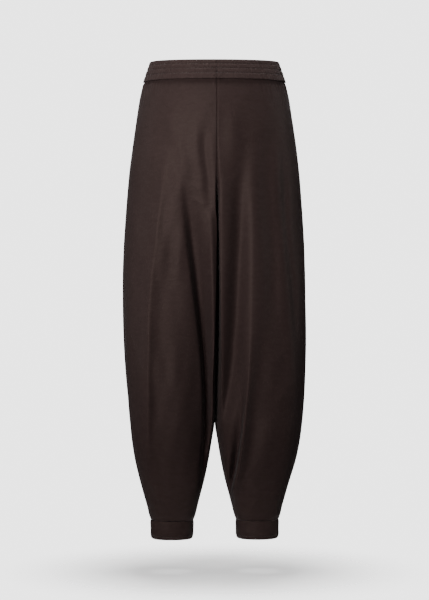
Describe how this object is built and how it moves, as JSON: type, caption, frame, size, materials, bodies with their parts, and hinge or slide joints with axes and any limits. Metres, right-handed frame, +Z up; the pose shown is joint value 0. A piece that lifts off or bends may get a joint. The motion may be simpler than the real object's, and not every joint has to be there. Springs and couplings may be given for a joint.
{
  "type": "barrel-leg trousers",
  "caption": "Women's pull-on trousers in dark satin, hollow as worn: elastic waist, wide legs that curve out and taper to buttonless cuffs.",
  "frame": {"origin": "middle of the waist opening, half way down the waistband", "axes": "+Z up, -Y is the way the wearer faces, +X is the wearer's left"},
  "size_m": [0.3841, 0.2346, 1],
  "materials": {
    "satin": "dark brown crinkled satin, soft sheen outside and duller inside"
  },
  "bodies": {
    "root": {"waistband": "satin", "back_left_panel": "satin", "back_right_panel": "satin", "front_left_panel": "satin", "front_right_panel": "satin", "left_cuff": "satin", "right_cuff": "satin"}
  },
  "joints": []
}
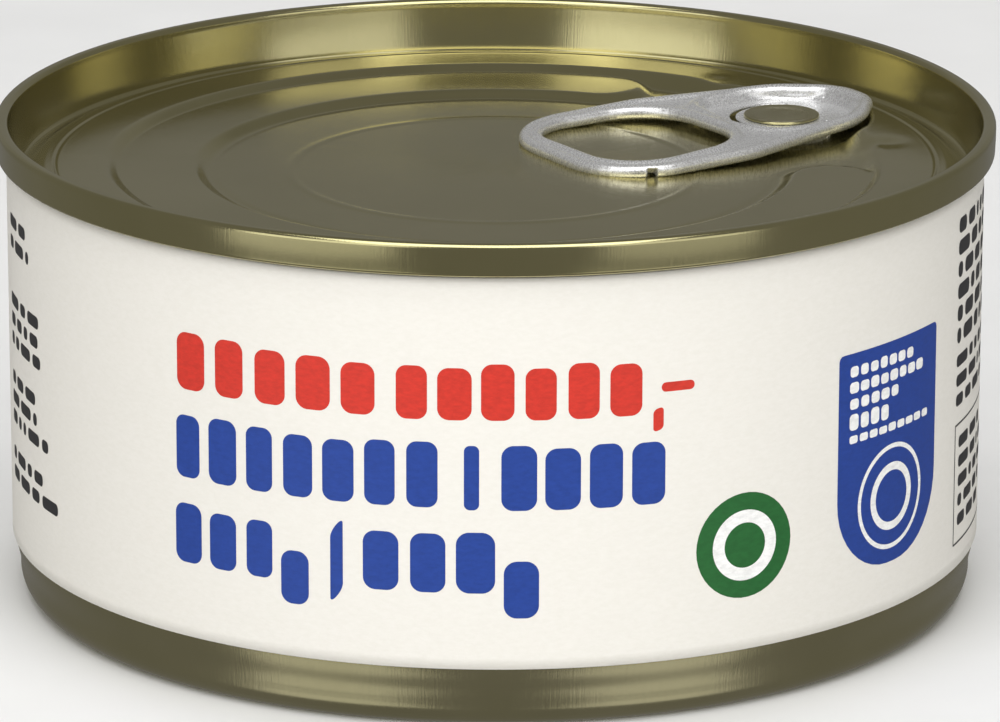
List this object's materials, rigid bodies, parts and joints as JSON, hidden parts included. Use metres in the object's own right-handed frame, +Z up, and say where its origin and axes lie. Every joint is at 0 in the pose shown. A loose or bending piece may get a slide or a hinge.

> [Brief]: Go through the records and pull out each line that includes the word "joints".

> [Result of this exercise]:
Describe how this object is built and how it moves, as JSON: type, caption, frame, size, materials, bodies with their parts, and hinge or slide joints with axes and any limits. Metres, right-handed frame, +Z up; the pose shown is joint value 0. A piece that lifts off or bends may get a joint. The motion may be simpler than the real object's, and not every joint has to be there. Springs and couplings may be given for a joint.
  "joints": []
List this object's materials, rigid bodies, parts and joints as JSON, hidden parts included. Use metres in the object's own right-handed frame, +Z up, and say where its origin and axes lie. Every joint is at 0 in the pose shown. A loose or bending piece may get a slide or a hinge.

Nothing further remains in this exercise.